Check if the database is in recovery mode

If the database is in recovery mode, it can cause problems when services attempt to connect to it. The database is put into recovery mode due to a DPMSync failure or crash. To check whether this is the case, run the following SQL query against the DPMDB:

select * from tbl_DLS_GlobalSetting
where PropertyName like 'DbRecovery'

If the PropertyValue returned is 1, the database is in recovery mode.

Run the following SQL query to take the database out of recovery mode:

update tbl_DLS_GlobalSetting
set PropertyValue = '0'
where PropertyName like 'DbRecovery'

Once complete, restart the DPM service and try the console again.

Service times out

If the service Run As accounts are properly configured, you may be experiencing an issue with service timeouts. If the service times out when trying to start, you can apply the following registry entry:

HKEY_LOCAL_MACHINE\SYSTEM\CurrentControlSet\Control

DWORD: ServicesPipeTimeout
Value: 300000

If the entry doesn't exist, you can create it. The value is the timeout in milliseconds (ms), for example 60000 equals 1 minute (60 seconds). You must restart the service to implement the change. Adjust the value when necessary.

The service starts but then crashes

If the service starts and then crashes, check the Application Event Log for an error indicating which service has crashed. Check for any entries with Error as the level and MSDPM (or any other DPM service) as the source at the time of the crash. The General tab for the event should contain information about the service that crashed and some details about the crash.

For example, the MSDPM process that fails with event ID 999 has the following details:

The description for Event ID 999 from source MSDPM cannot be found. Either the component that raises this event is not installed on your local computer or the installation is corrupted. You can install or repair the component on the local computer.

If the event originated on another computer, the display information had to be saved with the event.

The following information was included with the event:

An unexpected error caused a failure for process 'msdpm'. Restart the DPM process 'msdpm'.

Here is the screenshot of this event:

Details of the Event ID 999 that shows when MSDPM process fails.

In this example, the Problem Details section shows that it failed with the error code 0x80004015 that maps to:

The class is configured to run as a security id different from the caller

Then we can start investigating the issue as a user account issue.
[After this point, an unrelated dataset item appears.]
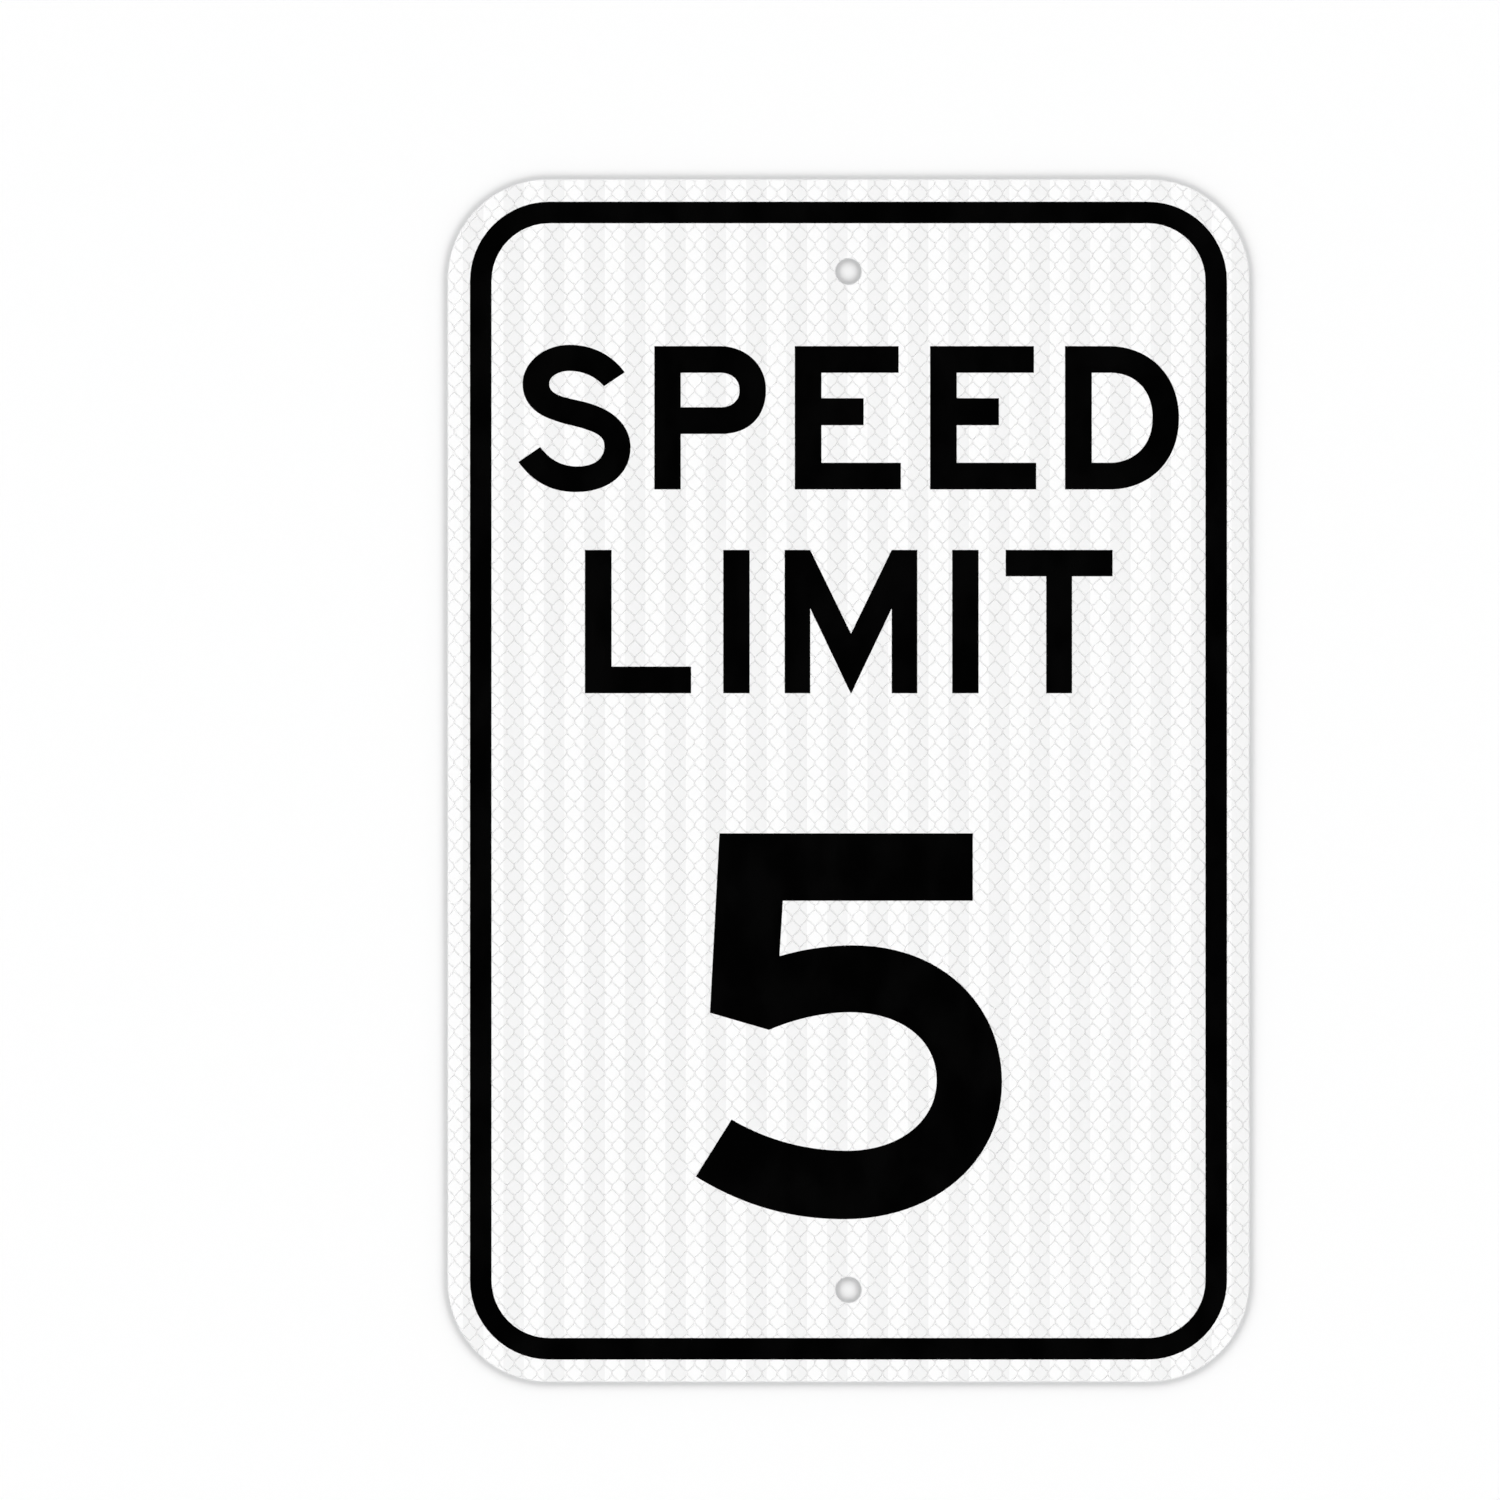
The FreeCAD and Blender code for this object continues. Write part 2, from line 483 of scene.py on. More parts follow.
class Pen:
    """Draws one closed contour in the plane of the sign, in millimetres, x across and z up."""

    steps: int = 24

    def __init__(self, *points: Point) -> None:
        """Start at a point, and go straight to any that follow."""
        self.spans = [np.array(points, float)]

    def line(self, *points: Point) -> "Pen":
        """Go straight from point to point."""
        self.spans.append(np.array(points, float))
        return self

    def curve(self, first: Point, second: Point, end: Point) -> "Pen":
        """Go to a point by a cubic Bezier curve.

        With t from zero to one and u = 1 - t, it is u^3 times the start, 3 u^2 t times the first
        handle, 3 u t^2 times the second handle and t^3 times the end.

        Args:
            first: the handle beside the start.
            second: the handle beside the end.
            end: the point where it ends.

        Returns:
            This pen.
        """
        t = np.linspace(0.0, 1.0, self.steps + 1)[1:]
        u = 1 - t
        shares = np.stack((u ** 3, 3 * u ** 2 * t, 3 * u * t ** 2, t ** 3), axis=1)
        self.spans.append(shares @ np.array([self.spans[-1][-1], first, second, end]))
        return self

    def close(self) -> Contour:
        """Finish the contour, whose last point joins its first, and give its points."""
        return np.concatenate(self.spans)


def rounded_rectangle(width: float, height: float, radius: float, steps: int) -> Contour:
    """Draw a rounded rectangle round the origin, anticlockwise from the lower right.

    A corner's points lie r sin(t) across and -r cos(t) up from the corner's own centre, with t
    going on by a quarter turn at each of the four.

    Args:
        width: the size across, in millimetres.
        height: the size up.
        radius: the radius of the four corners.
        steps: the number of straight steps in each corner.

    Returns:
        Its points.
    """
    sides = np.array([(1, -1), (1, 1), (-1, 1), (-1, -1)])
    centres = sides * (np.array([width, height]) / 2 - radius)
    angle = np.linspace(0.0, math.pi / 2, steps + 1) + np.arange(4)[:, None] * math.pi / 2
    arcs = radius * np.stack((np.sin(angle), -np.cos(angle)), axis=-1)
    return (centres[:, None, :] + arcs).reshape(-1, 2)


def circle(z: float, radius: float, points: int) -> Contour:
    """Draw a circle: r cos(t) across and z + r sin(t) up, for t round a full turn."""
    angle = np.linspace(0.0, math.tau, points, endpoint=False)
    return np.stack((radius * np.cos(angle), z + radius * np.sin(angle)), axis=1)


def add_piece(name: str, points: np.ndarray, loops: np.ndarray, sizes: np.ndarray,
              smooth: np.ndarray, finish: Finish) -> Object:
    """Make a piece of the sign from arrays, and let it ride on the sign's body.

    Args:
        name: the piece's name.
        points: the vertices in millimetres, one row each.
        loops: the vertex numbers of all faces, one after another.
        sizes: how many corners each face has.
        smooth: which faces are shaded as one rounded surface.
        finish: the piece's finish.

    Returns:
        The new object, at the origin with its place in its mesh.
    """
    mesh = bpy.data.meshes.new(name)
    mesh.vertices.add(len(points))
    mesh.vertices.foreach_set("co", (points * MM).astype(np.float32).ravel())
    mesh.loops.add(len(loops))
    mesh.loops.foreach_set("vertex_index", loops.astype(np.int32))
    mesh.polygons.add(len(sizes))
    starts = np.concatenate(([0], np.cumsum(sizes)[:-1]))
    mesh.polygons.foreach_set("loop_start", starts.astype(np.int32))
    mesh.polygons.foreach_set("use_smooth", smooth)
    mesh.update(calc_edges=True)
    mesh.validate()
    mesh.materials.append(finish.material)
    piece = bpy.data.objects.new(name, mesh)
    bpy.context.scene.collection.objects.link(piece)
    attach(piece, "root")
    LOG.info("%s: %d triangles", name, int(np.sum(sizes - 2)))
    return piece


def set_attribute(piece: Object, mark: Mark, values: np.ndarray) -> None:
    """Store one number for each vertex of a piece, for its material to read."""
    attribute = piece.data.attributes.new(mark.value, "FLOAT", "POINT")
    attribute.data.foreach_set("value", values.astype(np.float32))


def dress_node(node: Node, finish: Finish) -> None:
    """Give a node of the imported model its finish.

    Args:
        node: the node.
        finish: its finish.
    """
    part = frame["nodes"][node.value]
    part.data.materials.clear()
    part.data.materials.append(finish.material)
    LOG.info("%s: dressed", part.name)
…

Since it was the MSDPM service that crashed, the next step is to take a look at the corresponding DPM error log. The default location for these DPM error logs is similar to C:\Program Files\Microsoft System Center 2012\DPM\DPM\Temp\.
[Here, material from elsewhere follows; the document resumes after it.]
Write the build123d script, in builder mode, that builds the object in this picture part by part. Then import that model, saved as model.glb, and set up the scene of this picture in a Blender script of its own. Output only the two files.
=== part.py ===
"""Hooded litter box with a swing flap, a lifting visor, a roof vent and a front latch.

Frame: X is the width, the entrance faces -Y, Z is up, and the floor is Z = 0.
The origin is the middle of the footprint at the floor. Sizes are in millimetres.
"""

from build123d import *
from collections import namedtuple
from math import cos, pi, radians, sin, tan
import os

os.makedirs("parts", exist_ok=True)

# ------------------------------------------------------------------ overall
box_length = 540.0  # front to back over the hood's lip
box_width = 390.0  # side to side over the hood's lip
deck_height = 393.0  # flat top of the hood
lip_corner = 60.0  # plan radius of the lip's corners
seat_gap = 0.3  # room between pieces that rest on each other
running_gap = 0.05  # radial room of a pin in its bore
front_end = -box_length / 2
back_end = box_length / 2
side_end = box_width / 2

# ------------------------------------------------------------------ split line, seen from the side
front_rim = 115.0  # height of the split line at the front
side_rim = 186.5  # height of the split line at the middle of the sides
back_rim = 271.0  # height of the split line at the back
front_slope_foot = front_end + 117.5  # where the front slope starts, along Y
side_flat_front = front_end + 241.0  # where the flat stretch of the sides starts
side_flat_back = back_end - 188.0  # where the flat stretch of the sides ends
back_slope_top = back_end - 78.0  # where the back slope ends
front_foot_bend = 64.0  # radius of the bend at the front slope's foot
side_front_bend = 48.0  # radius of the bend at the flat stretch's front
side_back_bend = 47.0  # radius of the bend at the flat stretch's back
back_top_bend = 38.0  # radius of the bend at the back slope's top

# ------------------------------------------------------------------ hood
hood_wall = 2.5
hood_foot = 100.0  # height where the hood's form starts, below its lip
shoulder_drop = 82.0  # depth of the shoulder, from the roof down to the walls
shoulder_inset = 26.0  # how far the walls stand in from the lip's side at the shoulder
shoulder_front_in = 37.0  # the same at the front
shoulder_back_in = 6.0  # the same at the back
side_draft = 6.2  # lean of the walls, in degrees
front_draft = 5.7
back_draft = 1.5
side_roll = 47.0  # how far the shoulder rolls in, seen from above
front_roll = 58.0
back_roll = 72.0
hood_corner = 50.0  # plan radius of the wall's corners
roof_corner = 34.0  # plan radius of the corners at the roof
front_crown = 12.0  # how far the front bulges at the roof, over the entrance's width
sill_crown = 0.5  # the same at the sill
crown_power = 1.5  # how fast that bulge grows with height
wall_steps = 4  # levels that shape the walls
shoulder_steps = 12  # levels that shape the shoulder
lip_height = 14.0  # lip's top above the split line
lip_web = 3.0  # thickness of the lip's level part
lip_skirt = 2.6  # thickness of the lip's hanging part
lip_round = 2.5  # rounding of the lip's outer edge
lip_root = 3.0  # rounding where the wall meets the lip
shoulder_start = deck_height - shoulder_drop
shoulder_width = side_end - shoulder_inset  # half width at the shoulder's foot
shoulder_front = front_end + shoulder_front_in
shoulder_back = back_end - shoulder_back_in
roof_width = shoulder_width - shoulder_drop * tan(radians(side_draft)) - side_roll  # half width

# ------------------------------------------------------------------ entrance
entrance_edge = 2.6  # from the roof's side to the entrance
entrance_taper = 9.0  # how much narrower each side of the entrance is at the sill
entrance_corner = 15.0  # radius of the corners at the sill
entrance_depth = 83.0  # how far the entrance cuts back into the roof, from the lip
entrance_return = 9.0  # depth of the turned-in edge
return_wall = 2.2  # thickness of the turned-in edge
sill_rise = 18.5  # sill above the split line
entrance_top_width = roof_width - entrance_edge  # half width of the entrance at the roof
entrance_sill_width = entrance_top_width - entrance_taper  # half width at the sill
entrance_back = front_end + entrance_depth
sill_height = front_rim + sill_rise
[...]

The error logs are named for the service they log, and the current log file for each service is named as <service>curr.errlog.
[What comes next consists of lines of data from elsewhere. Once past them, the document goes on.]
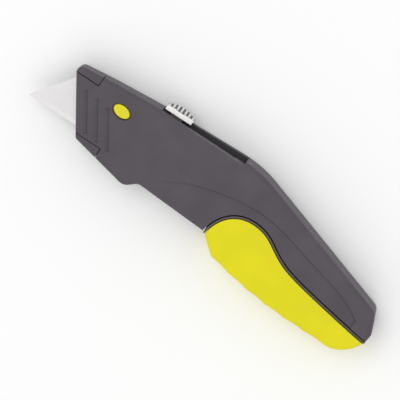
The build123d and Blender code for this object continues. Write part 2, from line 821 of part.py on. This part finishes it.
boxes = [piece.bounding_box() for piece in pieces.values()]
low_x, high_x = min(b.min.X for b in boxes), max(b.max.X for b in boxes)
low_y, high_y = min(b.min.Y for b in boxes), max(b.max.Y for b in boxes)
low_z = min(b.min.Z for b in boxes)
rest_place = Pos(-(low_x + high_x) / 2, -(low_y + high_y) / 2, -low_z)

os.makedirs("parts", exist_ok=True)
for name, piece in pieces.items():
    export_step(rest_place * piece, f"parts/{name}.step")
shift = rest_place.position
print("drawing origin sits at", round(shift.X, 3), round(shift.Y, 3), round(shift.Z, 3))
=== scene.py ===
"""Looks of a retractable utility knife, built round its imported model."""

import math

import bmesh
import bpy
from mathutils import Matrix, Vector


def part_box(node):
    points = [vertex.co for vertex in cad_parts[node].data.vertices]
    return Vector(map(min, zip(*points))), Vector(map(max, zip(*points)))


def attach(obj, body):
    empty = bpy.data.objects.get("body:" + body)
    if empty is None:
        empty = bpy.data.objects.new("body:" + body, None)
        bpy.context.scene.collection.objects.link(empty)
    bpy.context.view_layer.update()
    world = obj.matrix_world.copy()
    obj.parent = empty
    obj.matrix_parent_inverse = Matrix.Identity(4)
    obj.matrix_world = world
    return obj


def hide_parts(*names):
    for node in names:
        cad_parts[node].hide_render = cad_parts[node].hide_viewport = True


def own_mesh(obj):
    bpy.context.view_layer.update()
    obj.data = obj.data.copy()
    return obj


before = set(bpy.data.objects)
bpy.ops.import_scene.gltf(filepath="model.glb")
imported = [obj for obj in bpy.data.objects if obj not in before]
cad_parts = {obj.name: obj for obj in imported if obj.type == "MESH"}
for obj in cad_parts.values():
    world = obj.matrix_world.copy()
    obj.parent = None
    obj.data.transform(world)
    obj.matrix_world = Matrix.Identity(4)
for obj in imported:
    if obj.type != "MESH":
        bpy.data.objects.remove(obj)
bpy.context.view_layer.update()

bl_info = {
    "name": "Utility Knife Finish",
    "version": (1, 0, 0),
    "blender": (4, 5, 0),
    "location": "View3D > Sidebar > Knife",
    "description": "Finishes and fine pieces for a retractable utility knife",
    "category": "Object",
}

MM = 0.001
X_AXIS, Y_AXIS, Z_AXIS = 0, 1, 2

# ---- thumb slider ----
CAP_STEPS = 90                  # columns of the cap's mesh along the slide
CAP_ACROSS = 24                 # faces over its dome
CAP_HEIGHT = 4.7 * MM
CAP_CREASE = math.radians(25)
BAND_HEIGHT = 2.15 * MM         # the flat band under the dome
BAND_ROUND = 0.35 * MM
DOME_ROOT = 0.12                # height of the dome at its ends, as a share of its crown
DOME_POWER = 2.2                # how square the dome is across
RIB_PROUD = 0.7                 # share of a rib's radius that stands over the dome
RIB_INSET = 0.6                 # share of a rib's radius that its ends keep inside the band
RIB_STEPS = 21
RIB_SIDES = 12
RIB_CREASE = math.radians(50)
STEM_START = 3.5 * MM           # from the cap's front end
STEM_END = 9.5 * MM
STEM_HALF = 1.5 * MM
STEM_CHAMFER = 0.3 * MM

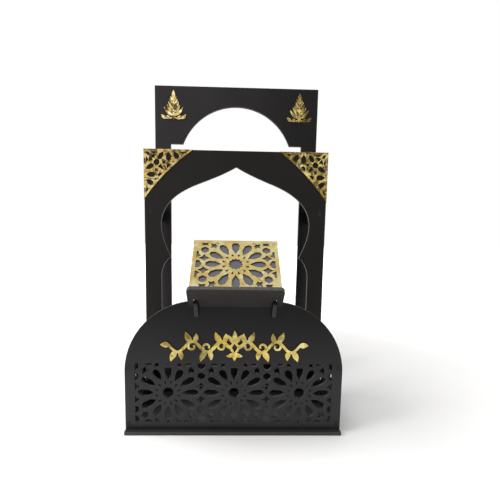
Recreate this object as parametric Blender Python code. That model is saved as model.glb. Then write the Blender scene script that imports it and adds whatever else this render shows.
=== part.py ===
"""Prayer corner stand with a lift-off Quran rest.

A flat-pack stand cut from 6 mm black board: a floor board, a pierced and
arched front board, a mihrab-shaped middle board and a tall back board, tied
together by tabbed side boards and rails.  Gold mirror-acrylic plates 2 mm
thick are laid on the front faces.  A small sloping book rest straddles the
top edge of the front board and lifts off upwards.

Units are metres, +Z is up, +Y runs from the front of the stand to the back.
Flat outlines are drawn in millimetres and scaled when a plate is made.
"""
import math

import bmesh
import bpy
from mathutils import Vector
from mathutils.geometry import delaunay_2d_cdt

MM = 0.001

# ---------------------------------------------------------------- dimensions
T = 6.0                     # board thickness
GOLD_T = 2.0                # mirror-acrylic thickness
GAP = 0.3                   # gap left between pieces that touch
WIDTH = 350.0               # width of every full-width board

FOOT_LIP = 8.6              # floor board in front of the front board
MIDDLE_Y = 136.0            # front face of the middle board
BACK_Y = 232.0              # front face of the back board
REAR_LIP = 8.6              # floor board behind the back board

# front board
FRONT_SHOULDER_R = 117.0    # corner arc of the three-centred arch
FRONT_SHOULDER_Z = 101.0    # height of the corner arc's centre
FRONT_TOP = 221.7           # crown height
WINDOW_X = 159.0            # half width of the pierced window
WINDOW_Z0, WINDOW_Z1 = 18.0, 116.4

# side boards of the front bay
SIDE_X = 169.2              # middle of the side board's thickness
SIDE_TOP = 121.0
SIDE_TAB_LOW = (10.0, 18.0)
SIDE_TAB_HIGH = (106.5, 115.5)
SIDE_TILE_Y = (17.5, 123.5)

# middle board
MIDDLE_TOP = 481.0
MIDDLE_SILL = 14.0          # height of the strip across the bottom
COLUMN_X = 144.0            # inner face of the columns
HORSESHOE_Z = 339.0         # widest level of the horseshoe
CUSP = (125.6, 278.5)       # inward point at the foot of the horseshoe
COLUMN_CAP_Z = 240.0        # where the column's curved cap turns upright
INFLECTION = (69.0, 419.7)  # where the ogee changes its curvature
OGEE_SLOPE = 0.385
APEX_Z = 451.0
APEX_SLOPE = 0.58

# back board
BACK_TOP = 636.5
BACK_SILL = 118.0
BACK_LEG_X = 141.8
BACK_SHOULDER_Z = 517.2
BACK_ARCH_R = 123.2
BACK_ARCH_Z = 473.5

# upper tie rails between the middle and back boards
RAIL_X = 163.4
RAIL_Z = (350.0, 381.0)
RAIL_TAB_Z = (361.0, 371.0)

# gold corner plates
CORNER_LEG = 93.0
CORNER_BOW = 5.6
CORNER_RIM = 3.9

# book rest: the board slopes up and back, the ledge stands square on its foot
REST_TILT = math.radians(43.5)
REST_FOOT = (-22.4, 237.3)  # (Y, Z) where the gold face meets the ledge
REST_W, REST_L = 142.0, 109.0
REST_CENTRE_S = 55.2        # rosette centre, measured up the slope
LEDGE_W, LEDGE_UP, LEDGE_DOWN = 146.0, 12.0, 32.0
LEDGE_R = 7.0
BRACKET_X = 60.5
BRACKET_TABS = ((20.5, 28.5), (84.0, 92.0))
HOOK_CLEAR = 0.4            # clearance each side of the front board
HOOK_FRONT_Z, HOOK_REAR_Z = 193.0, 182.0
REST_LIFT = 50.0            # how far the rest lifts to come clear

# the origin is under the middle of the whole stand
FRONT_MOST = REST_FOOT[0] - T * math.cos(REST_TILT) - LEDGE_UP * math.sin(REST_TILT)
REAR_MOST = BACK_Y + T + REAR_LIP
ORIGIN_Y = 0.5 * (FRONT_MOST + REAR_MOST)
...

If the service has crashed, the system also creates a .crash file similar to those shown below:

Screenshot of a crash file example.

The crash event is recorded at the very end of the file and shows you more details.

When troubleshooting the various services crashes, their causes and resolutions are beyond the scope of this guide. The Event Logs, error logs and .crash files should provide you enough information to troubleshoot the most common errors via the DPM support forum.

Error 948: Unable to connect to DPM Server

If the service is unable to connect to the DPM database, it will likely be unable to start. In this case, you will see errors similar to the following:

Unable to connect to <DPM Server>. (ID: 948)
Verify that the DPM service is running on this computer.

The Problem Details section in the event log should provide additional information about the nature of the failure. Typically the database is offline or not contactable (more likely if it's on a remote server), or you may have a login failure. In such scenarios, you will probably see an error in the event log similar to one of the following examples:

Details of the Error 948 Unable to connect to DPM Server example 1.

Details of the Error 948 Unable to connect to DPM Server example 2.

Some common reasons include:

Login failure

The account that fails to log in should be clear in the error message. Otherwise, you can check msdpmcurr.errlog in the DPM Temp folder. If this doesn't make things clear, try the ERRORLOG files in the SQL Server installation location (for example C:\Program Files\Microsoft SQL Server\MSSQL11.MSSQLSERVER\MSSQL\Log). The path may vary depending on the exact version of SQL Server installed or if it was installed to a non-default location.

This error log file should include any failed login audit entries. Resolve these errors by assigning permissions to the account mentioned for the database referenced. This is normally either the SQL Server Run As account or the SYSTEM account:

  • For the SYSTEM account, you can add the relevant permissions in SQL Server Management Studio by going to Security > Logins and then right-clicking the System account. Ensure that it has the sysadmin role selected as shown below:

    Make sure the sysadmin option is selected for the SYSTEM account.

  • For the SQL Server Run As account, reset the account in the SQL Server Configuration Manager.

Database/instance is offline

You should have checked that the SQL Server service is running at this point. Otherwise, check it now. Once the SQL Server service is running, try to connect to the instance from SQL Server Management Studio (SSMS). Occasionally this can fail if the server is logged in under a different account than the account it was installed under. In this scenario, try running SSMS as Administrator. If you can connect successfully, the DPMDB is online. If DPMDB is offline, it will look like the following:

The status of DPMDB is offline and you need to set it to online.

If DPMDB is offline, right-click DPMDB, select Tasks and then select Bring online. After it's online, verify if the problem is resolved.

If you see errors that suggest there is a network-related problem, test the connection to the database from the DPM server by completing the following steps:

  1. Create a .udl file. The easiest way is to rename a blank .txt file with a .udl extension.

  2. Double-click the UDL file and select the instance and database to test from the dropdown list.

  3. Click Test Connection.

    Select the Test Connection in the Data Link Properties dialog box.

If this fails, check if you can ping the SQL Server from the DPM server and verify that name resolution is working correctly. Also verify that the IP address returned is correct. Verify that the address is also correct in SQL Server > DPM server. Check for any other obvious reasons why traffic might not get through, such as firewalls.